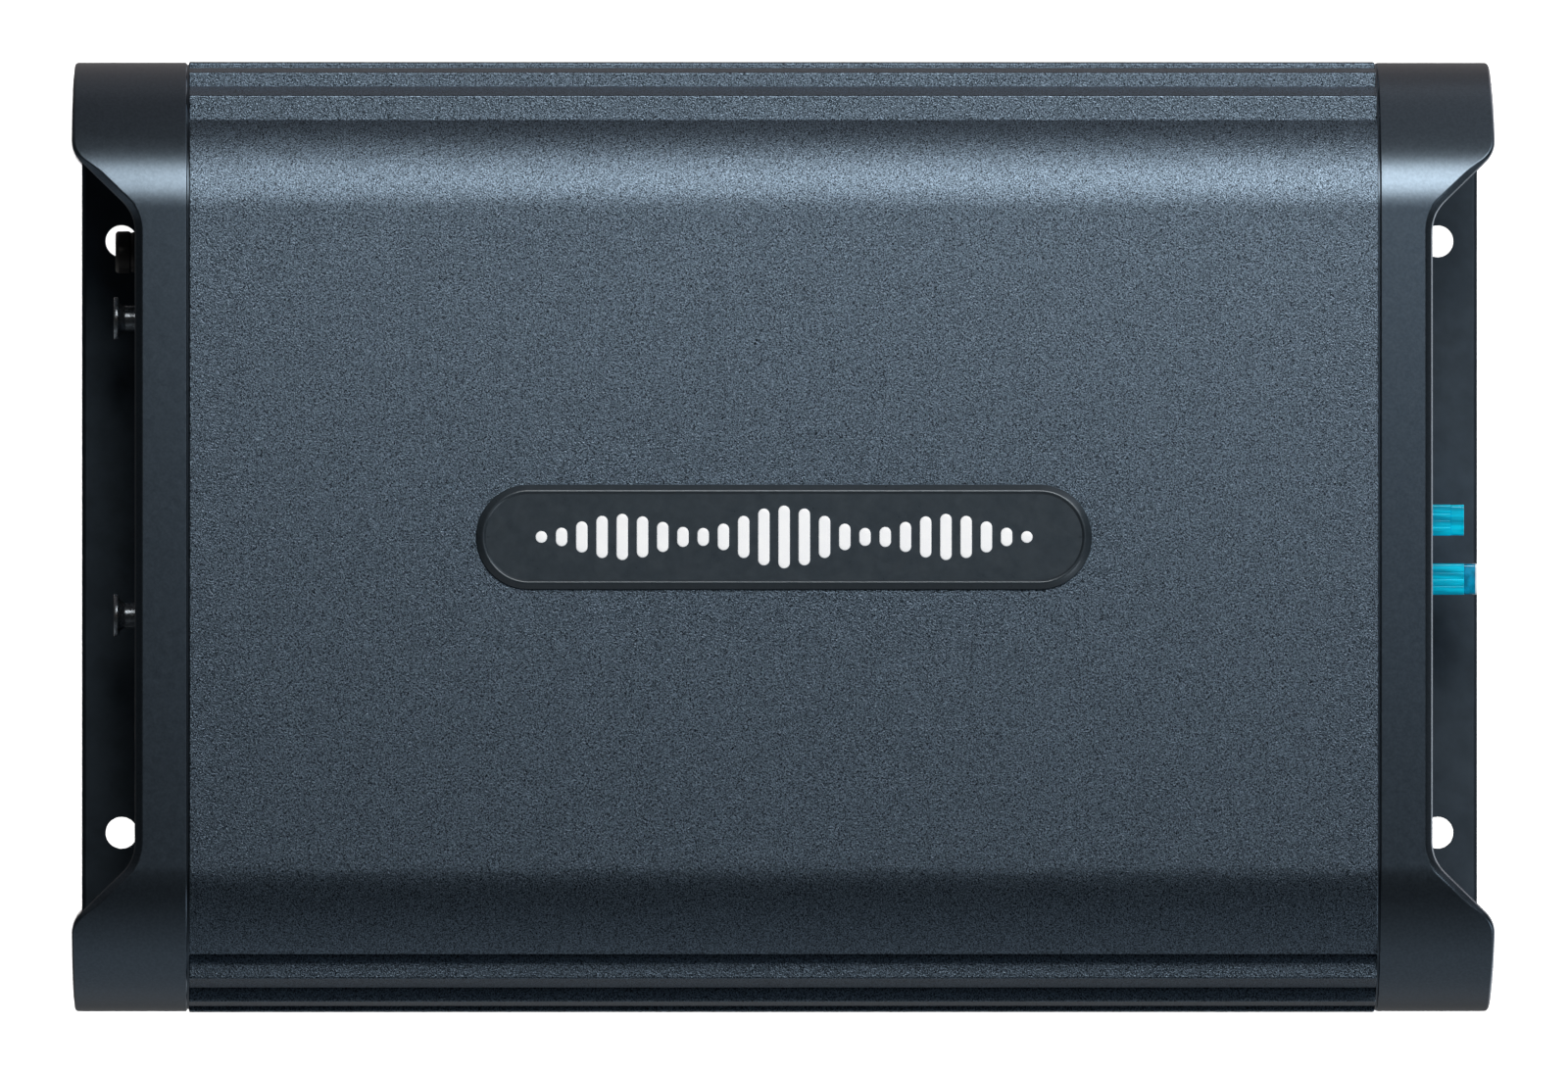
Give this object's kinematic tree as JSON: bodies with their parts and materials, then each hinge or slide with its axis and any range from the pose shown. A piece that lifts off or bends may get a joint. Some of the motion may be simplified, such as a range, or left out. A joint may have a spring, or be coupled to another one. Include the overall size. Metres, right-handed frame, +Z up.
{
  "type": "car amplifier",
  "caption": "Low car audio power amplifier with a finned cover, notched end hoods, signal controls at one end and fuses and wire terminals at the other.",
  "frame": {"origin": "on the base plate's underside, at the middle of the footprint", "axes": "+X along the extrusion from the signal end to the power end, +Y across it, +Z up from the base plate through the crown"},
  "size_m": [0.236, 0.158, 0.0552],
  "materials": {
    "cover_paint": "dark slate blue-grey powder coat with a fine wrinkled texture",
    "hood_paint": "smooth satin dark grey paint on cast aluminium",
    "sheet_steel_paint": "smooth semi-gloss near-black paint on steel sheet",
    "badge": null,
    "bright_steel": "zinc plated",
    "black_screw": "black oxide",
    "black_plastic": "moulded, finely grained",
    "knob_plastic": "moulded, satin",
    "plated_contact": "nickel plate",
    "blue_lamp": "tinted clear resin",
    "red_lamp": "tinted clear resin",
    "circuit_board": "green solder mask",
    "fuse_plastic": "translucent light blue moulding over zinc blades",
    "copper_winding": "enamelled copper wire wound on a ring core",
    "capacitor_sleeve": "shrink sleeve on an aluminium can"
  },
  "bodies": {
    "amplifier": {"heatsink_cover": "cover_paint", "base_plate": "sheet_steel_paint", "signal_end_panel": "sheet_steel_paint", "power_end_panel": "sheet_steel_paint", "power_end_hood": "hood_paint", "signal_end_hood": "hood_paint", "badge_plate": "badge", "base_screw_1": "bright_steel", "base_screw_2": "bright_steel", "base_screw_3": "bright_steel", "base_screw_4": "bright_steel", "transistor_clamp_1": "bright_steel", "transistor_clamp_2": "bright_steel", "signal_end_screw_1": "black_screw", "signal_end_screw_2": "black_screw", "signal_end_screw_3": "black_screw", "signal_end_screw_4": "black_screw", "power_end_screw_1": "black_screw", "power_end_screw_2": "black_screw", "power_end_screw_3": "black_screw", "power_end_screw_4": "black_screw", "crossover_pot": "black_plastic", "level_pot": "black_plastic", "remote_jack": "black_plastic", "phono_housing": "black_plastic", "mode_switch_body": "black_plastic", "power_terminal_block": "black_plastic", "speaker_terminal_block": "black_plastic", "fuse_holder": "black_plastic", "output_transistor_1": "black_plastic", "output_transistor_2": "black_plastic", "output_transistor_3": "black_plastic", "output_transistor_4": "black_plastic", "phono_jack_1": "plated_contact", "phono_jack_2": "plated_contact", "power_lamp": "blue_lamp", "protect_lamp": "red_lamp", "control_board": "circuit_board", "main_board": "circuit_board", "power_transformer": "copper_winding", "output_inductor": "copper_winding", "reservoir_capacitor_1": "capacitor_sleeve", "reservoir_capacitor_2": "capacitor_sleeve", "reservoir_capacitor_3": "capacitor_sleeve"},
    "crossover_knob": {"crossover_knob": "knob_plastic"},
    "level_knob": {"level_knob": "knob_plastic"},
    "mode_switch_slider": {"mode_switch_slider": "black_plastic"},
    "fuse_1": {"fuse_1": "fuse_plastic"},
    "fuse_2": {"fuse_2": "fuse_plastic"},
    "battery_clamp_plate": {"battery_clamp_plate": "plated_contact"},
    "remote_clamp_plate": {"remote_clamp_plate": "plated_contact"},
    "ground_clamp_plate": {"ground_clamp_plate": "plated_contact"},
    "speaker_positive_clamp_plate": {"speaker_positive_clamp_plate": "plated_contact"},
    "speaker_negative_clamp_plate": {"speaker_negative_clamp_plate": "plated_contact"},
    "battery_screw": {"battery_screw": "plated_contact"},
    "remote_screw": {"remote_screw": "plated_contact"},
    "ground_screw": {"ground_screw": "plated_contact"},
    "speaker_positive_screw": {"speaker_positive_screw": "plated_contact"},
    "speaker_negative_screw": {"speaker_negative_screw": "plated_contact"}
  },
  "joints": [
    {"name": "crossover_knob_turn", "type": "hinge", "parent": "amplifier", "child": "crossover_knob", "pos_m": [-0.105, 0.0363, 0.027], "axis": [-1, 0, 0], "range_deg": [-150, 150]},
    {"name": "level_knob_turn", "type": "hinge", "parent": "amplifier", "child": "level_knob", "pos_m": [-0.105, -0.013, 0.027], "axis": [-1, 0, 0], "range_deg": [-150, 150]},
    {"name": "mode_switch_slide", "type": "slide", "parent": "amplifier", "child": "mode_switch_slider", "axis": [0, 1, 0], "range_m": [0, 0.002]},
    {"name": "fuse_1_pull", "type": "slide", "parent": "amplifier", "child": "fuse_1", "axis": [1, 0, 0], "range_m": [0, 0.012]},
    {"name": "fuse_2_pull", "type": "slide", "parent": "amplifier", "child": "fuse_2", "axis": [1, 0, 0], "range_m": [-0.0022, 0.01]},
    {"name": "battery_clamp_travel", "type": "slide", "parent": "amplifier", "child": "battery_clamp_plate", "axis": [1, 0, 0], "range_m": [0, 0.0021]},
    {"name": "battery_screw_turn", "type": "hinge", "parent": "battery_clamp_plate", "child": "battery_screw", "pos_m": [0.1035, 0.042, 0.027], "axis": [1, 0, 0], "range_deg": [0, 1080]},
    {"name": "remote_clamp_travel", "type": "slide", "parent": "amplifier", "child": "remote_clamp_plate", "axis": [1, 0, 0], "range_m": [0, 0.0021]},
    {"name": "remote_screw_turn", "type": "hinge", "parent": "remote_clamp_plate", "child": "remote_screw", "pos_m": [0.1035, 0.031, 0.027], "axis": [1, 0, 0], "range_deg": [0, 1080]},
    {"name": "ground_clamp_travel", "type": "slide", "parent": "amplifier", "child": "ground_clamp_plate", "axis": [1, 0, 0], "range_m": [0, 0.0021]},
    {"name": "ground_screw_turn", "type": "hinge", "parent": "ground_clamp_plate", "child": "ground_screw", "pos_m": [0.1035, 0.02, 0.027], "axis": [1, 0, 0], "range_deg": [0, 1080]},
    {"name": "speaker_positive_clamp_travel", "type": "slide", "parent": "amplifier", "child": "speaker_positive_clamp_plate", "axis": [1, 0, 0], "range_m": [0, 0.0021]},
    {"name": "speaker_positive_screw_turn", "type": "hinge", "parent": "speaker_positive_clamp_plate", "child": "speaker_positive_screw", "pos_m": [0.1035, -0.024, 0.027], "axis": [1, 0, 0], "range_deg": [0, 1080]},
    {"name": "speaker_negative_clamp_travel", "type": "slide", "parent": "amplifier", "child": "speaker_negative_clamp_plate", "axis": [1, 0, 0], "range_m": [0, 0.0021]},
    {"name": "speaker_negative_screw_turn", "type": "hinge", "parent": "speaker_negative_clamp_plate", "child": "speaker_negative_screw", "pos_m": [0.1035, -0.035, 0.027], "axis": [1, 0, 0], "range_deg": [0, 1080]}
  ],
  "couplings": [
    {"joint": "battery_screw_turn", "follows": "battery_clamp_travel", "rad_per_m": 8976},
    {"joint": "remote_screw_turn", "follows": "remote_clamp_travel", "rad_per_m": 8976},
    {"joint": "ground_screw_turn", "follows": "ground_clamp_travel", "rad_per_m": 8976},
    {"joint": "speaker_positive_screw_turn", "follows": "speaker_positive_clamp_travel", "rad_per_m": 8976},
    {"joint": "speaker_negative_screw_turn", "follows": "speaker_negative_clamp_travel", "rad_per_m": 8976}
  ]
}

## To do
Return what is listed above, exactly and completely.

## Full answer
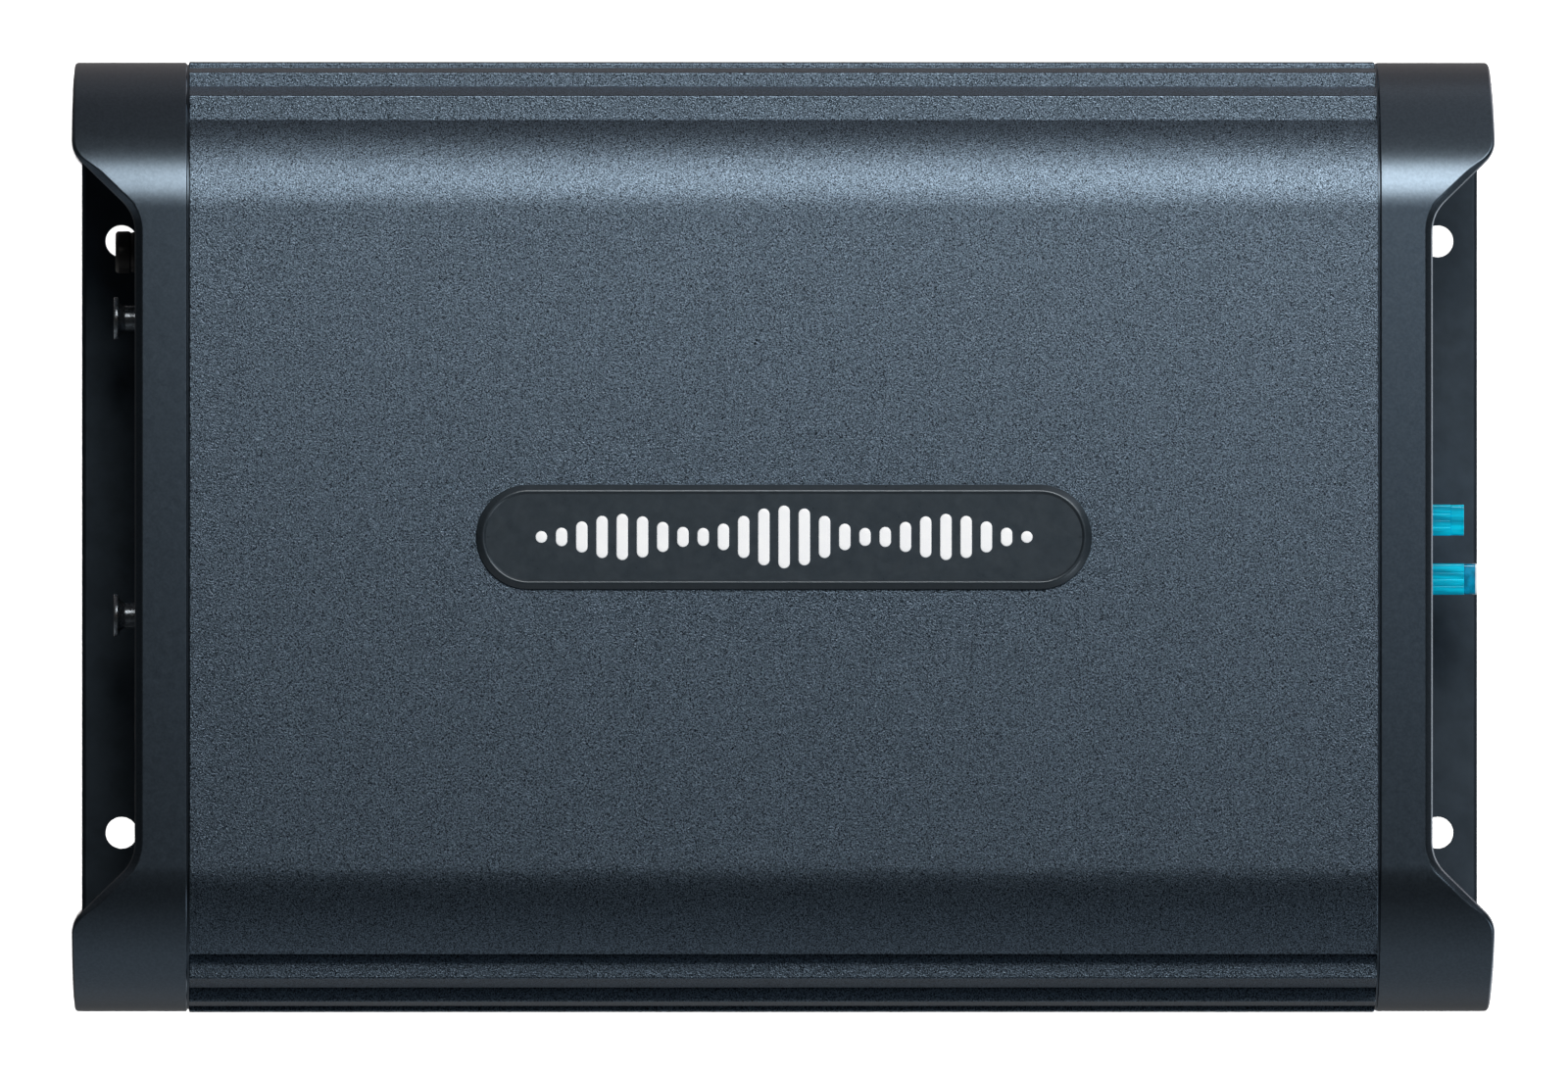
Give this object's kinematic tree as JSON: bodies with their parts and materials, then each hinge or slide with its axis and any range from the pose shown. A piece that lifts off or bends may get a joint. Some of the motion may be simplified, such as a range, or left out. A joint may have a spring, or be coupled to another one. Include the overall size. Metres, right-handed frame, +Z up.
{
  "type": "car amplifier",
  "caption": "Low car audio power amplifier with a finned cover, notched end hoods, signal controls at one end and fuses and wire terminals at the other.",
  "frame": {"origin": "on the base plate's underside, at the middle of the footprint", "axes": "+X along the extrusion from the signal end to the power end, +Y across it, +Z up from the base plate through the crown"},
  "size_m": [0.236, 0.158, 0.0552],
  "materials": {
    "cover_paint": "dark slate blue-grey powder coat with a fine wrinkled texture",
    "hood_paint": "smooth satin dark grey paint on cast aluminium",
    "sheet_steel_paint": "smooth semi-gloss near-black paint on steel sheet",
    "badge": null,
    "bright_steel": "zinc plated",
    "black_screw": "black oxide",
    "black_plastic": "moulded, finely grained",
    "knob_plastic": "moulded, satin",
    "plated_contact": "nickel plate",
    "blue_lamp": "tinted clear resin",
    "red_lamp": "tinted clear resin",
    "circuit_board": "green solder mask",
    "fuse_plastic": "translucent light blue moulding over zinc blades",
    "copper_winding": "enamelled copper wire wound on a ring core",
    "capacitor_sleeve": "shrink sleeve on an aluminium can"
  },
  "bodies": {
    "amplifier": {"heatsink_cover": "cover_paint", "base_plate": "sheet_steel_paint", "signal_end_panel": "sheet_steel_paint", "power_end_panel": "sheet_steel_paint", "power_end_hood": "hood_paint", "signal_end_hood": "hood_paint", "badge_plate": "badge", "base_screw_1": "bright_steel", "base_screw_2": "bright_steel", "base_screw_3": "bright_steel", "base_screw_4": "bright_steel", "transistor_clamp_1": "bright_steel", "transistor_clamp_2": "bright_steel", "signal_end_screw_1": "black_screw", "signal_end_screw_2": "black_screw", "signal_end_screw_3": "black_screw", "signal_end_screw_4": "black_screw", "power_end_screw_1": "black_screw", "power_end_screw_2": "black_screw", "power_end_screw_3": "black_screw", "power_end_screw_4": "black_screw", "crossover_pot": "black_plastic", "level_pot": "black_plastic", "remote_jack": "black_plastic", "phono_housing": "black_plastic", "mode_switch_body": "black_plastic", "power_terminal_block": "black_plastic", "speaker_terminal_block": "black_plastic", "fuse_holder": "black_plastic", "output_transistor_1": "black_plastic", "output_transistor_2": "black_plastic", "output_transistor_3": "black_plastic", "output_transistor_4": "black_plastic", "phono_jack_1": "plated_contact", "phono_jack_2": "plated_contact", "power_lamp": "blue_lamp", "protect_lamp": "red_lamp", "control_board": "circuit_board", "main_board": "circuit_board", "power_transformer": "copper_winding", "output_inductor": "copper_winding", "reservoir_capacitor_1": "capacitor_sleeve", "reservoir_capacitor_2": "capacitor_sleeve", "reservoir_capacitor_3": "capacitor_sleeve"},
    "crossover_knob": {"crossover_knob": "knob_plastic"},
    "level_knob": {"level_knob": "knob_plastic"},
    "mode_switch_slider": {"mode_switch_slider": "black_plastic"},
    "fuse_1": {"fuse_1": "fuse_plastic"},
    "fuse_2": {"fuse_2": "fuse_plastic"},
    "battery_clamp_plate": {"battery_clamp_plate": "plated_contact"},
    "remote_clamp_plate": {"remote_clamp_plate": "plated_contact"},
    "ground_clamp_plate": {"ground_clamp_plate": "plated_contact"},
    "speaker_positive_clamp_plate": {"speaker_positive_clamp_plate": "plated_contact"},
    "speaker_negative_clamp_plate": {"speaker_negative_clamp_plate": "plated_contact"},
    "battery_screw": {"battery_screw": "plated_contact"},
    "remote_screw": {"remote_screw": "plated_contact"},
    "ground_screw": {"ground_screw": "plated_contact"},
    "speaker_positive_screw": {"speaker_positive_screw": "plated_contact"},
    "speaker_negative_screw": {"speaker_negative_screw": "plated_contact"}
  },
  "joints": [
    {"name": "crossover_knob_turn", "type": "hinge", "parent": "amplifier", "child": "crossover_knob", "pos_m": [-0.105, 0.0363, 0.027], "axis": [-1, 0, 0], "range_deg": [-150, 150]},
    {"name": "level_knob_turn", "type": "hinge", "parent": "amplifier", "child": "level_knob", "pos_m": [-0.105, -0.013, 0.027], "axis": [-1, 0, 0], "range_deg": [-150, 150]},
    {"name": "mode_switch_slide", "type": "slide", "parent": "amplifier", "child": "mode_switch_slider", "axis": [0, 1, 0], "range_m": [0, 0.002]},
    {"name": "fuse_1_pull", "type": "slide", "parent": "amplifier", "child": "fuse_1", "axis": [1, 0, 0], "range_m": [0, 0.012]},
    {"name": "fuse_2_pull", "type": "slide", "parent": "amplifier", "child": "fuse_2", "axis": [1, 0, 0], "range_m": [-0.0022, 0.01]},
    {"name": "battery_clamp_travel", "type": "slide", "parent": "amplifier", "child": "battery_clamp_plate", "axis": [1, 0, 0], "range_m": [0, 0.0021]},
    {"name": "battery_screw_turn", "type": "hinge", "parent": "battery_clamp_plate", "child": "battery_screw", "pos_m": [0.1035, 0.042, 0.027], "axis": [1, 0, 0], "range_deg": [0, 1080]},
    {"name": "remote_clamp_travel", "type": "slide", "parent": "amplifier", "child": "remote_clamp_plate", "axis": [1, 0, 0], "range_m": [0, 0.0021]},
    {"name": "remote_screw_turn", "type": "hinge", "parent": "remote_clamp_plate", "child": "remote_screw", "pos_m": [0.1035, 0.031, 0.027], "axis": [1, 0, 0], "range_deg": [0, 1080]},
    {"name": "ground_clamp_travel", "type": "slide", "parent": "amplifier", "child": "ground_clamp_plate", "axis": [1, 0, 0], "range_m": [0, 0.0021]},
    {"name": "ground_screw_turn", "type": "hinge", "parent": "ground_clamp_plate", "child": "ground_screw", "pos_m": [0.1035, 0.02, 0.027], "axis": [1, 0, 0], "range_deg": [0, 1080]},
    {"name": "speaker_positive_clamp_travel", "type": "slide", "parent": "amplifier", "child": "speaker_positive_clamp_plate", "axis": [1, 0, 0], "range_m": [0, 0.0021]},
    {"name": "speaker_positive_screw_turn", "type": "hinge", "parent": "speaker_positive_clamp_plate", "child": "speaker_positive_screw", "pos_m": [0.1035, -0.024, 0.027], "axis": [1, 0, 0], "range_deg": [0, 1080]},
    {"name": "speaker_negative_clamp_travel", "type": "slide", "parent": "amplifier", "child": "speaker_negative_clamp_plate", "axis": [1, 0, 0], "range_m": [0, 0.0021]},
    {"name": "speaker_negative_screw_turn", "type": "hinge", "parent": "speaker_negative_clamp_plate", "child": "speaker_negative_screw", "pos_m": [0.1035, -0.035, 0.027], "axis": [1, 0, 0], "range_deg": [0, 1080]}
  ],
  "couplings": [
    {"joint": "battery_screw_turn", "follows": "battery_clamp_travel", "rad_per_m": 8976},
    {"joint": "remote_screw_turn", "follows": "remote_clamp_travel", "rad_per_m": 8976},
    {"joint": "ground_screw_turn", "follows": "ground_clamp_travel", "rad_per_m": 8976},
    {"joint": "speaker_positive_screw_turn", "follows": "speaker_positive_clamp_travel", "rad_per_m": 8976},
    {"joint": "speaker_negative_screw_turn", "follows": "speaker_negative_clamp_travel", "rad_per_m": 8976}
  ]
}